Records for the task
-------------------------

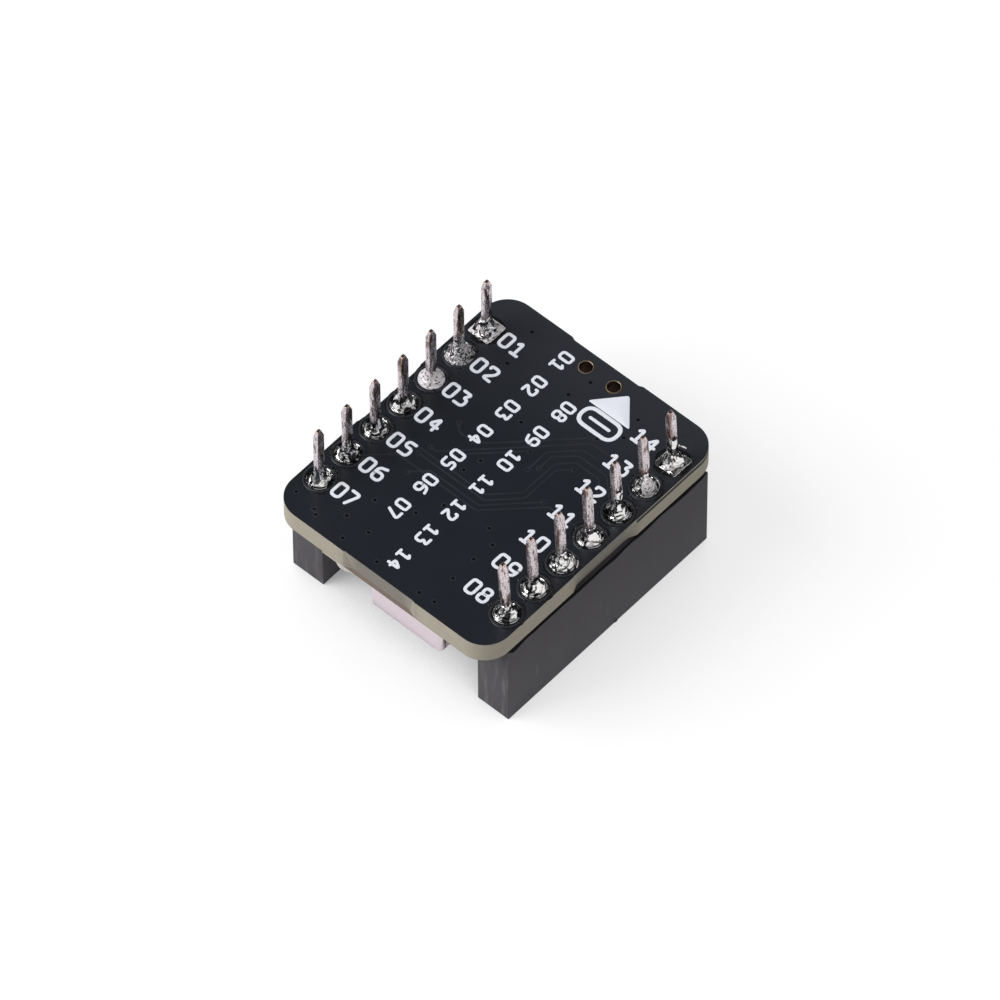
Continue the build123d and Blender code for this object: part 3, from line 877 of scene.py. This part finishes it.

-------------------------

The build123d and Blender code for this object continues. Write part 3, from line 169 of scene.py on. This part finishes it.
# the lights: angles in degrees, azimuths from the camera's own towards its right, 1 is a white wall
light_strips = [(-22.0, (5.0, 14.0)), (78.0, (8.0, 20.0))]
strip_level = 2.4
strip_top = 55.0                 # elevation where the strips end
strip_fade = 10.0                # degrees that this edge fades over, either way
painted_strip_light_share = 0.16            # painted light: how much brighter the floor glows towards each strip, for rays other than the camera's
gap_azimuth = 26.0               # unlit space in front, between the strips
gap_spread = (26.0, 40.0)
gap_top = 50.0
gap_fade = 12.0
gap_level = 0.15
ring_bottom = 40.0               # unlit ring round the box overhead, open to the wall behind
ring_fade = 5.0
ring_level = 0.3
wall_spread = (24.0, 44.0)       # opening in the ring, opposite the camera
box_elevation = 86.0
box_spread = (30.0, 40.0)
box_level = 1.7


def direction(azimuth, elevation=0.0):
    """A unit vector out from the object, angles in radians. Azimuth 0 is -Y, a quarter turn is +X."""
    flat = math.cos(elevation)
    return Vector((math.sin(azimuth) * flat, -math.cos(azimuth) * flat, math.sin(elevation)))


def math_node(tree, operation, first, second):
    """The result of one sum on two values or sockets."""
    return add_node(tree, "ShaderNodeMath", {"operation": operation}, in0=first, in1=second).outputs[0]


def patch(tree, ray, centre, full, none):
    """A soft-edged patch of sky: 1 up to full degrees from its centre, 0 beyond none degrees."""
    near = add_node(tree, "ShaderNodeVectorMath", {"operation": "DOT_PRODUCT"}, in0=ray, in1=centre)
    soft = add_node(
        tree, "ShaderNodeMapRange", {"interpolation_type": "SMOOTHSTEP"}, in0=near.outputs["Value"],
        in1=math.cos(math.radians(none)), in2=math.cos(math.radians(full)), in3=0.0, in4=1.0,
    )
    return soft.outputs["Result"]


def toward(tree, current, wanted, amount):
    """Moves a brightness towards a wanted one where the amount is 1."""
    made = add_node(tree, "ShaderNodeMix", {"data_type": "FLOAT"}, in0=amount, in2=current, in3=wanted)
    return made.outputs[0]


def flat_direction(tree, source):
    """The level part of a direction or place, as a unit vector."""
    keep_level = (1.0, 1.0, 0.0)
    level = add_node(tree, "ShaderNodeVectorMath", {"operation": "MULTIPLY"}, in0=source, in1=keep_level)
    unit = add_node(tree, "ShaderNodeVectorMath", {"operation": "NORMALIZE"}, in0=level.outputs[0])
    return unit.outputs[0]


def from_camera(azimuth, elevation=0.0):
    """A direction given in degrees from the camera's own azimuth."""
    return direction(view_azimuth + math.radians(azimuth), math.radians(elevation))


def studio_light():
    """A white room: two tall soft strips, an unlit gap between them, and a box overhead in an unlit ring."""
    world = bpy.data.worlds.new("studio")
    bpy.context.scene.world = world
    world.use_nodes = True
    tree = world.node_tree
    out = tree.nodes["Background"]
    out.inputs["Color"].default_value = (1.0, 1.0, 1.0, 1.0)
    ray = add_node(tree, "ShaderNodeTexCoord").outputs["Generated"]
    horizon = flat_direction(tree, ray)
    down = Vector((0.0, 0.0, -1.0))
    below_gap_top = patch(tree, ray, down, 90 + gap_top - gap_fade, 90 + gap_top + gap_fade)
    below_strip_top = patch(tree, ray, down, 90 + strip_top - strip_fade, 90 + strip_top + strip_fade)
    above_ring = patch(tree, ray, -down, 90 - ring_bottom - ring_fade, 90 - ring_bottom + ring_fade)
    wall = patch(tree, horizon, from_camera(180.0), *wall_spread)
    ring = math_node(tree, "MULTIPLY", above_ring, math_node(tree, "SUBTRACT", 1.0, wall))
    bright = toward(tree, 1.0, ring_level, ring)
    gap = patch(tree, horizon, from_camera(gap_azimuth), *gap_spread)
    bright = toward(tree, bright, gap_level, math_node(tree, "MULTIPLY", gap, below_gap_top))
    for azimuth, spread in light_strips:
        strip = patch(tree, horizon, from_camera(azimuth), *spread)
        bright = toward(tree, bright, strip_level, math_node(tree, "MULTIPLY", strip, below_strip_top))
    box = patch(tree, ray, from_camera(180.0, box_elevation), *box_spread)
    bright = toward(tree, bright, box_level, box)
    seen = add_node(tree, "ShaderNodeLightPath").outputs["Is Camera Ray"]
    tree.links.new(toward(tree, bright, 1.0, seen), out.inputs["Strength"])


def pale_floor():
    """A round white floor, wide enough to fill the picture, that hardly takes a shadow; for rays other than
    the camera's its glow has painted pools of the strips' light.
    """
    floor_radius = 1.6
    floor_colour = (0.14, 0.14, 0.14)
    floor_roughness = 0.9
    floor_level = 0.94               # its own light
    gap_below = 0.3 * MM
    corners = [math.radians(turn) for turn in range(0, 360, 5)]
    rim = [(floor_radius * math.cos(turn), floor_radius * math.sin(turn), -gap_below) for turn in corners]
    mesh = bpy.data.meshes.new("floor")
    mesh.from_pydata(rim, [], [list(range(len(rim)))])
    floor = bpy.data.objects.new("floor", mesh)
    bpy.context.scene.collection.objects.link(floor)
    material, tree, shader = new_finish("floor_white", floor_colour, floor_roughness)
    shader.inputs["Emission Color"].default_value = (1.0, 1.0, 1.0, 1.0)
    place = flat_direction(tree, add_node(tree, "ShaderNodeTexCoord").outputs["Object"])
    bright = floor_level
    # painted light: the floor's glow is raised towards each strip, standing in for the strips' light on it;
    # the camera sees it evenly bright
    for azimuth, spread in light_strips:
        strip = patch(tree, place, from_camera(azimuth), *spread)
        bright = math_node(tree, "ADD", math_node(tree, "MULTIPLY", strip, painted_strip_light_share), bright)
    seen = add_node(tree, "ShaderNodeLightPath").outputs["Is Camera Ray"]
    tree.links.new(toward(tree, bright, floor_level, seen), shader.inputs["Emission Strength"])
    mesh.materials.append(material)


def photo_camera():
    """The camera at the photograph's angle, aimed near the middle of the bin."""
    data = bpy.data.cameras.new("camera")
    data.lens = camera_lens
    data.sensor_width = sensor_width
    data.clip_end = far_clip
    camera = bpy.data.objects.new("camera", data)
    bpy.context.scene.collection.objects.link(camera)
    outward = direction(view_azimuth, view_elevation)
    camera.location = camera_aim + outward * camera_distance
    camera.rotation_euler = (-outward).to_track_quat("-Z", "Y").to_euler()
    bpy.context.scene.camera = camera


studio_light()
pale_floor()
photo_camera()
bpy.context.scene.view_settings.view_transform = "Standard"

-------------------------

To do
Everything from the line containing "The build123d and Blender code for this object continues." down to the line containing "box_level = 1.7" should be retyped exactly, both lines included, and nothing more.

Answer for this exercise
The build123d and Blender code for this object continues. Write part 3, from line 169 of scene.py on. This part finishes it.
# the lights: angles in degrees, azimuths from the camera's own towards its right, 1 is a white wall
light_strips = [(-22.0, (5.0, 14.0)), (78.0, (8.0, 20.0))]
strip_level = 2.4
strip_top = 55.0                 # elevation where the strips end
strip_fade = 10.0                # degrees that this edge fades over, either way
painted_strip_light_share = 0.16            # painted light: how much brighter the floor glows towards each strip, for rays other than the camera's
gap_azimuth = 26.0               # unlit space in front, between the strips
gap_spread = (26.0, 40.0)
gap_top = 50.0
gap_fade = 12.0
gap_level = 0.15
ring_bottom = 40.0               # unlit ring round the box overhead, open to the wall behind
ring_fade = 5.0
ring_level = 0.3
wall_spread = (24.0, 44.0)       # opening in the ring, opposite the camera
box_elevation = 86.0
box_spread = (30.0, 40.0)
box_level = 1.7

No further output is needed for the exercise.